The basic set-up is that supporters of the Nazi cause have survived into the 1970s, somewhere in South America we deduce, where they have built a secret underground complex. Here their clandestine wartime experiments for perpetuating a master race have resulted in the successful breeding of human clones; all that is required is to fool the superpowers into annihilating each other with atomic bombs -- the chaos of the novel's title -- after which the new Germans will re-populate the earth.

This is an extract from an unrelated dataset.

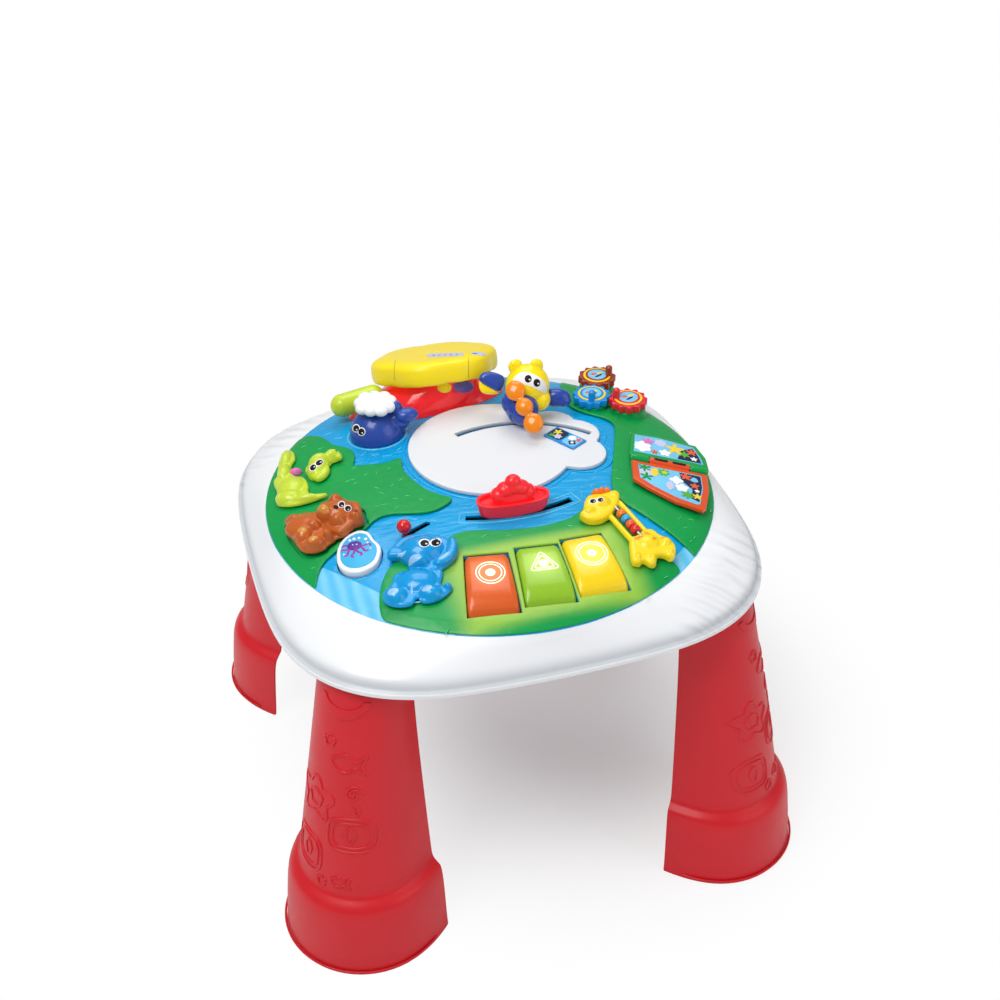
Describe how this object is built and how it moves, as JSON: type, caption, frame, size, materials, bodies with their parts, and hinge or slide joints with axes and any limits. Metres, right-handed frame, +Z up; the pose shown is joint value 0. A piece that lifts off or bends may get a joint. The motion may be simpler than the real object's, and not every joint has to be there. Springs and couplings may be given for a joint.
{
  "type": "baby activity table",
  "caption": "Baby activity table: rounded top on round legs, domed play panel with keys, press figures, gears, turning cap, book, bead rod, boat and aeroplane on curved slots.",
  "frame": {"origin": "on the floor under the middle of the table", "axes": "+Z up; the keys, which face the child who sits in front, are towards -Y; +X is to the right of someone who looks along +Y"},
  "size_m": [0.5048, 0.5048, 0.4085],
  "materials": {
    "frame_white": "satin moulded plastic",
    "leg_red": "glossy moulded plastic",
    "cell_steel": "bare can",
    "board_green": "solder mask",
    "speaker_black": "matte",
    "switch_black": "matte",
    "river_blue": "glossy moulded plastic",
    "land_green": "glossy moulded plastic",
    "cloud_white": "glossy moulded plastic",
    "strip_blue": "printed strip",
    "key_orange": "translucent glossy plastic",
    "key_green": "translucent glossy plastic",
    "key_yellow": "translucent glossy plastic",
    "rubber_grey": "matte",
    "pad_rubber": "matte silicone",
    "elephant_blue": "glossy moulded plastic",
    "lever_red": "glossy",
    "bear_brown": "translucent glossy plastic",
    "badge_white": "glossy",
    "croc_lime": "glossy moulded plastic",
    "tongue_pink": "glossy",
    "giraffe_yellow": "glossy moulded plastic",
    "horn_orange": "glossy",
    "steel": "plain steel",
    "bead_blue": "glossy",
    "bead_coral": "glossy",
    "bead_red": "glossy",
    "boat_red": "glossy moulded plastic",
    "plane_yellow": "glossy moulded plastic",
    "plane_blue": "glossy moulded plastic",
    "propeller_orange": "glossy moulded plastic",
    "whale_blue": "glossy moulded plastic",
    "base_red": "translucent glossy plastic",
    "cap_yellow": "glossy moulded plastic",
    "gear_blue": "glossy moulded plastic",
    "gear_brown": "glossy moulded plastic",
    "gear_red": "glossy moulded plastic",
    "book_orange": "glossy moulded plastic"
  },
  "bodies": {
    "table": {"table_frame": "frame_white", "leg_front_left": "leg_red", "leg_front_right": "leg_red", "leg_back_left": "leg_red", "leg_back_right": "leg_red", "lower_tray": "frame_white", "battery_door": "frame_white", "battery_cell_1": "cell_steel", "battery_cell_2": "cell_steel", "battery_cell_3": "cell_steel", "circuit_board": "board_green", "speaker": "speaker_black", "river_panel": "river_blue", "meadow_left": "land_green", "meadow_front": "land_green", "meadow_right": "land_green", "pond_plate": "cloud_white", "cloud_window": "strip_blue", "key_carrier": "rubber_grey", "key_rubber_pad": "pad_rubber", "elephant_figure": "elephant_blue", "crocodile_body": "croc_lime", "crocodile_tongue": "tongue_pink", "giraffe_figure": "giraffe_yellow", "giraffe_horns": "horn_orange", "bead_rod": "steel", "whale_body": "whale_blue", "stage_base": "base_red", "cap_spindle": "steel", "lime_handle": "croc_lime", "book_pin": "steel", "book_cover": "land_green"},
    "power": {"power_switch": "switch_black"},
    "orange_key": {"key_orange": "key_orange"},
    "green_key": {"key_green": "key_green"},
    "yellow_key": {"key_yellow": "key_yellow"},
    "lever": {"elephant_lever": "lever_red"},
    "bear": {"bear_button": "bear_brown"},
    "badge": {"badge_button": "badge_white"},
    "jaw": {"crocodile_jaw": "croc_lime"},
    "orange_bead": {"bead_orange": "horn_orange"},
    "blue_bead": {"bead_blue": "bead_blue"},
    "coral_bead": {"bead_coral": "bead_coral"},
    "red_bead": {"bead_red": "bead_red"},
    "boat": {"boat_hull": "boat_red", "boat_cabin": "boat_red", "boat_slider": "boat_red"},
    "plane": {"plane_body": "plane_yellow", "plane_belly": "plane_blue", "plane_wing_left": "plane_blue", "plane_wing_right": "plane_blue", "plane_slider": "plane_blue"},
    "propeller": {"plane_propeller": "propeller_orange"},
    "spout": {"whale_spout": "cloud_white"},
    "cap": {"turn_cap": "cap_yellow"},
    "blue_gear": {"gear_blue": "gear_blue"},
    "brown_gear": {"gear_brown": "gear_brown"},
    "red_gear": {"gear_red": "gear_red"},
    "page": {"book_page": "book_orange"}
  },
  "joints": [
    {"name": "power_slide", "type": "slide", "parent": "table", "child": "power", "axis": [0, 1, 0], "range_m": [0, 0.0048]},
    {"name": "orange_key_hinge", "type": "hinge", "parent": "table", "child": "orange_key", "pos_m": [-0.03914, -0.12543, 0.3265], "axis": [0.9848, -0.1736, 0], "range_deg": [0, 3], "stiffness_Nm_per_rad": 0.15, "springref_deg": -17.19},
    {"name": "green_key_hinge", "type": "hinge", "parent": "table", "child": "green_key", "pos_m": [0.00593, -0.12715, 0.3265], "axis": [0.9945, -0.1045, 0], "range_deg": [0, 3], "stiffness_Nm_per_rad": 0.15, "springref_deg": -17.19},
    {"name": "yellow_key_hinge", "type": "hinge", "parent": "table", "child": "yellow_key", "pos_m": [0.048, -0.125, 0.3265], "axis": [1, 0, 0], "range_deg": [0, 3], "stiffness_Nm_per_rad": 0.15, "springref_deg": -17.19},
    {"name": "lever_slide", "type": "slide", "parent": "table", "child": "lever", "axis": [0.9159, 0.3982, 0.0505], "range_m": [0, 0.024]},
    {"name": "bear_press", "type": "slide", "parent": "table", "child": "bear", "axis": [0.1765, 0.0276, -0.9839], "range_m": [0, 0.0025], "stiffness_N_per_m": 400, "springref_m": -0.004},
    {"name": "badge_press", "type": "slide", "parent": "table", "child": "badge", "axis": [0.1505, 0.0828, -0.9851], "range_m": [0, 0.0025], "stiffness_N_per_m": 400, "springref_m": -0.004},
    {"name": "jaw_hinge", "type": "hinge", "parent": "table", "child": "jaw", "pos_m": [-0.15649, 0.05277, 0.33731], "axis": [-0.2184, 0.0715, 0.9732], "range_deg": [-6, 14]},
    {"name": "orange_bead_spin", "type": "hinge", "parent": "table", "child": "orange_bead", "pos_m": [0.09053, -0.10492, 0.35115], "axis": [0.2216, -0.9666, -0.1287], "continuous": true},
    {"name": "blue_bead_spin", "type": "hinge", "parent": "table", "child": "blue_bead", "pos_m": [0.0922, -0.11222, 0.35018], "axis": [0.2216, -0.9666, -0.1287], "continuous": true},
    {"name": "coral_bead_spin", "type": "hinge", "parent": "table", "child": "coral_bead", "pos_m": [0.09381, -0.11925, 0.34924], "axis": [0.2216, -0.9666, -0.1287], "continuous": true},
    {"name": "red_bead_spin", "type": "hinge", "parent": "table", "child": "red_bead", "pos_m": [0.09542, -0.12628, 0.34831], "axis": [0.2216, -0.9666, -0.1287], "continuous": true},
    {"name": "boat_swing", "type": "hinge", "parent": "table", "child": "boat", "pos_m": [0.0095, 0.091, 0.345], "axis": [0, 0, 1], "range_deg": [-14, 14]},
    {"name": "plane_swing", "type": "hinge", "parent": "table", "child": "plane", "pos_m": [0.024, -0.045, 0.345], "axis": [0, 0, 1], "range_deg": [-27, 28]},
    {"name": "propeller_spin", "type": "hinge", "parent": "plane", "child": "propeller", "pos_m": [0.047, 0.051, 0.378], "axis": [-0.3311, -0.6622, 0.6722], "continuous": true},
    {"name": "spout_spin", "type": "hinge", "parent": "table", "child": "spout", "pos_m": [-0.084, 0.1, 0.3775], "axis": [0, 0, 1], "continuous": true},
    {"name": "cap_spin", "type": "hinge", "parent": "table", "child": "cap", "pos_m": [-0.008, 0.169, 0.37], "axis": [0, 0.3518, 0.9361], "continuous": true},
    {"name": "blue_gear_spin", "type": "hinge", "parent": "table", "child": "blue_gear", "pos_m": [0.134, 0.095, 0.347], "axis": [0, 0, 1], "continuous": true},
    {"name": "brown_gear_spin", "type": "hinge", "parent": "table", "child": "brown_gear", "pos_m": [0.15118, 0.12732, 0.347], "axis": [0, 0, 1], "continuous": true},
    {"name": "red_gear_spin", "type": "hinge", "parent": "table", "child": "red_gear", "pos_m": [0.1657, 0.0767, 0.347], "axis": [0, 0, 1], "continuous": true},
    {"name": "page_hinge", "type": "hinge", "parent": "table", "child": "page", "pos_m": [0.16437, -0.03529, 0.34381], "axis": [-0.9141, 0.3572, 0.1919], "range_deg": [0, 160]}
  ],
  "couplings": [
    {"joint": "brown_gear_spin", "follows": "blue_gear_spin", "ratio": -1},
    {"joint": "red_gear_spin", "follows": "blue_gear_spin", "ratio": -1}
  ]
}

Their technicians have also developed flying saucer technology and cloaking devices, causing international consternation and confusion in a world unaware of their existence.

Into this massive conspiracy stumbles Johnny Farthing, an American magazine photographer with a mixed British and Swedish background. He discovers that a number of women who've died in suspicious circumstances all appear to have similar facial features and, most worryingly of all, they all resemble his cousin Freda, who is also his fiancée. (The cover of the Penguin edition alludes to this coincidence with its illustration of a blonde seen full-face, her profile shown twice over in her hair-do's contours rather like the reverse of a Rubin Vase optical illusion.) As he investigates further he finds that he too is being mistaken for somebody else; and then Freda herself disappears. So far this reads like a plot for a detective thriller, but at the point when Johnny himself is taken prisoner Plan for Chaos enters science fiction territory.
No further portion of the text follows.